Pols don't want "green" technology, they want to say they do so that powerful people who invest in wind that happen to give shit loads of money to their campaigns can have their stock prices rise.

Green is just a new buzz word. Like commie used to be.
 
Not subsistence farming ed

You love the melodramatic extreme position don't you.

My point was that my wife and I are running our business and saving every dime we can for retirement. In that sense we are living what was the American dream. Now it seems to be Americans want the government to take care of them.

People blindly follow pols and trends, buying shit they can't afford and believe it's their right that someone else pick up the tab.

Personal responsibility be damned. You are called selfish if you want to keep the money you earn. You are not being neighborly if you don't shell out your money to bail out some dumb shit who mortgaged his home to the hilt to buy a boat.

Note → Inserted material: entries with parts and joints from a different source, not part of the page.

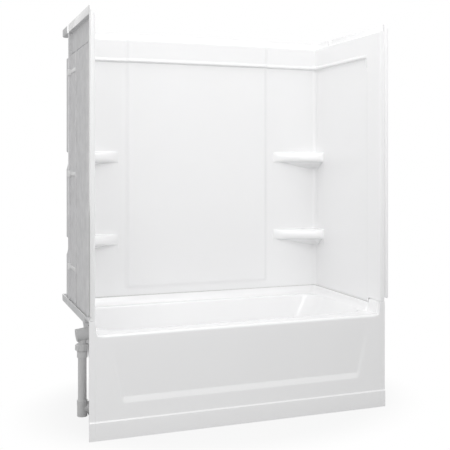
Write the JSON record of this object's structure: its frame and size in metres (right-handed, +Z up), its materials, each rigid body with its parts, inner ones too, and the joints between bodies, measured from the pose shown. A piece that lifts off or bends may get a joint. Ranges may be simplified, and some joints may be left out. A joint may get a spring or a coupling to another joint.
{
  "type": "tub and shower unit",
  "caption": "Alcove bathtub with a three-piece wall surround, corner shelves and a drain and overflow at the left end.",
  "frame": {"origin": "on the floor, under the middle of the whole unit", "axes": "+Z up, +Y from the apron towards the back wall, +X from the drain end to the backrest end"},
  "size_m": [1.524, 0.805, 1.961],
  "materials": {
    "white_composite": "high gloss",
    "clip_plastic": "satin",
    "foam_seal": "matte",
    "levelling_foam": "matte",
    "white_pipe": "satin",
    "washer_plastic": "satin",
    "black_rubber": "matte",
    "chrome_trim": "polished",
    "brass_fitting": "machined"
  },
  "bodies": {
    "unit": {"bathtub": "white_composite", "back_wall": "white_composite", "left_end_wall": "white_composite", "right_end_wall": "white_composite", "left_clip_upper": "clip_plastic", "left_clip_middle": "clip_plastic", "left_clip_lower": "clip_plastic", "right_clip_upper": "clip_plastic", "right_clip_middle": "clip_plastic", "right_clip_lower": "clip_plastic", "back_wall_seal": "foam_seal", "left_wall_seal": "foam_seal", "right_wall_seal": "foam_seal", "levelling_pad": "levelling_foam", "overflow_elbow": "white_pipe", "overflow_coupling": "white_pipe", "overflow_tube": "white_pipe", "waste_tee": "white_pipe", "waste_arm": "white_pipe", "waste_shoe": "white_pipe", "overflow_slip_nut": "white_pipe", "arm_slip_nut": "white_pipe", "overflow_slip_washer": "washer_plastic", "arm_slip_washer": "washer_plastic", "overflow_gasket": "black_rubber", "shoe_gasket": "black_rubber", "overflow_faceplate": "chrome_trim", "overflow_screws": "chrome_trim", "drain_flange": "chrome_trim", "stopper_post": "brass_fitting"},
    "stopper": {"stopper_cap": "chrome_trim", "stopper_stem": "brass_fitting", "stopper_seal": "black_rubber"}
  },
  "joints": [
    {"name": "stopper_lift", "type": "slide", "parent": "unit", "child": "stopper", "axis": [0, 0, 1], "range_m": [0, 0.008]}
  ]
}
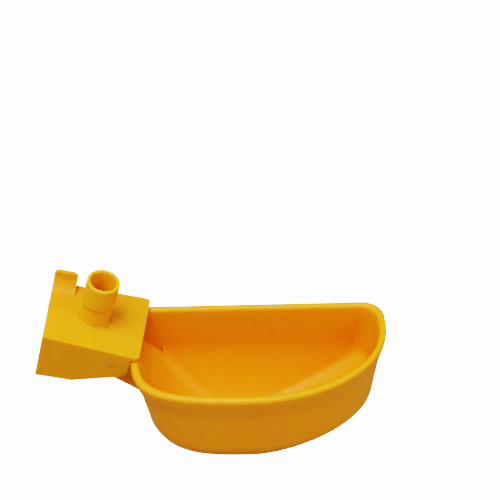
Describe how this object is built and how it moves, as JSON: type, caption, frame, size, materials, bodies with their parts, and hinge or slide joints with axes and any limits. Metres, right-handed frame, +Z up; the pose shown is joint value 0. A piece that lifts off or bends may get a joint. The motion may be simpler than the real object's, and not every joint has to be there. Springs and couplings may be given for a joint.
{
  "type": "poultry drinking cup",
  "caption": "Self-filling drinking cup for poultry: a long D-shaped trough bowl pivots on a valve box with a barbed hose inlet.",
  "frame": {"origin": "on the flat underside that the bowl stands on, midway between the cheeks of its neck", "axes": "+X along the bowl away from the valve box, +Y towards the flat back, +Z up out of the bowl"},
  "size_m": [0.1355, 0.0515, 0.0746],
  "materials": {
    "bowl_plastic": "satin moulded",
    "box_plastic": "satin moulded",
    "seal_rubber": "matt",
    "spring_steel": "drawn wire"
  },
  "bodies": {
    "bowl": {"drinking_bowl": "bowl_plastic", "seal_pad": "seal_rubber"},
    "box": {"valve_box": "box_plastic", "valve_spring": "spring_steel"}
  },
  "joints": [
    {"name": "box_tilt", "type": "hinge", "parent": "bowl", "child": "box", "pos_m": [-0.044, 0, 0.0446], "axis": [0, 1, 0], "range_deg": [-16.8, 0], "stiffness_Nm_per_rad": 0.03, "springref_deg": 20.05, "deforming": ["valve_spring"]}
  ]
}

Personally I would rather build my home on some acreage Take care of my dogs and horses, grow some of my own food because I believe in self reliance even if it is out of vogue.

And this whole "green" economy thing is bullshit.

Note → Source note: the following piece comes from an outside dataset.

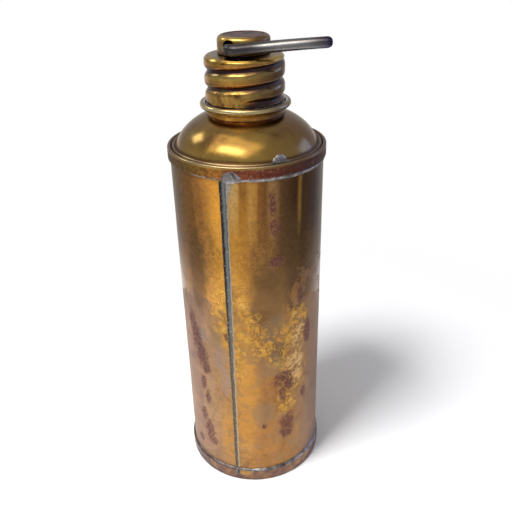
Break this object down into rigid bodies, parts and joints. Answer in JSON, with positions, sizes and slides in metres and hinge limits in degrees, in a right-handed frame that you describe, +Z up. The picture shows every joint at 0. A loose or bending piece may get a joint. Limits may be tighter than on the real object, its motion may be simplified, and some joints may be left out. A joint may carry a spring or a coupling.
{
  "type": "screw-top brass hot-water bottle",
  "caption": "Tall soldered sheet-brass bottle with a domed shoulder, flared neck collar, rolled-thread screw cap and a swinging steel lever on its boss.",
  "frame": {"origin": "centre of the base ring, on the surface that the bottle stands on", "axes": "+Z up along the bottle's axis; -Y towards the front; +X to the right, the way the lever points"},
  "size_m": [0.0866, 0.0866, 0.2697],
  "materials": {
    "body_brass": "old sheet brass with brown, orange and purple oxide patina",
    "shoulder_brass": "aged satin brass, polished on the dome",
    "cap_brass": "dark olive-gold brass with blackened grooves",
    "boss_brass": "red-brown oxidised brass",
    "solder": "dull grey soft solder",
    "steel": "dark worn steel",
    "washer_leather": "waxed leather"
  },
  "bodies": {
    "flask": {"body_tube": "body_brass", "side_seam_solder": "solder", "base_pan": "body_brass", "base_solder_ring": "solder", "seam_foot_solder": "solder", "shoulder": "shoulder_brass", "shoulder_solder_ring": "solder", "seam_top_solder": "solder", "shoulder_solder_patch": "solder", "neck_collar": "cap_brass", "lip_wire": "steel", "collar_solder_ring": "solder", "lip_solder_ring": "solder", "neck_sleeve": "cap_brass", "neck_solder_ring": "solder"},
    "seal": {"sealing_washer": "washer_leather", "washer_carrier": "cap_brass"},
    "stopper": {"stopper_shell": "cap_brass", "stopper_boss": "boss_brass", "backing_washer": "cap_brass", "spigot_nut": "cap_brass"},
    "lever": {"lever_rod": "steel"}
  },
  "joints": [
    {"name": "stopper_rise", "type": "slide", "parent": "flask", "child": "seal", "axis": [0, 0, 1], "range_m": [0, 0.02175]},
    {"name": "stopper_turn", "type": "hinge", "parent": "seal", "child": "stopper", "pos_m": [0, 0, 0.25], "axis": [0, 0, 1], "range_deg": [0, 900]},
    {"name": "lever_swing", "type": "hinge", "parent": "stopper", "child": "lever", "pos_m": [0, 0, 0.2637], "axis": [-0.5592, -0.829, 0], "range_deg": [0, 170]}
  ],
  "couplings": [
    {"joint": "stopper_rise", "follows": "stopper_turn", "m_per_rad": 0.0013846}
  ]
}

If BHO or anyone really wanted a "green" economy they wouldn't be talking about all this ten year down the road shit.

They'd be talking about changing building codes to require solar hot water heaters, to require the use of insulated concrete building forms and passive solar designs and ground source heat pumps.

I could build a home today that would be so energy efficient that its carbon footprint would be 70% less than the average new home. I could do it with existing technology and not wait ten years for a wasteful government bureaucracy to tax me to get it done.

Pols don't want "green" technology, they want to say they do so that powerful people who invest in wind that happen to give shit loads of money to their campaigns can have their stock prices rise.

Green is just a new buzz word. Like commie used to be.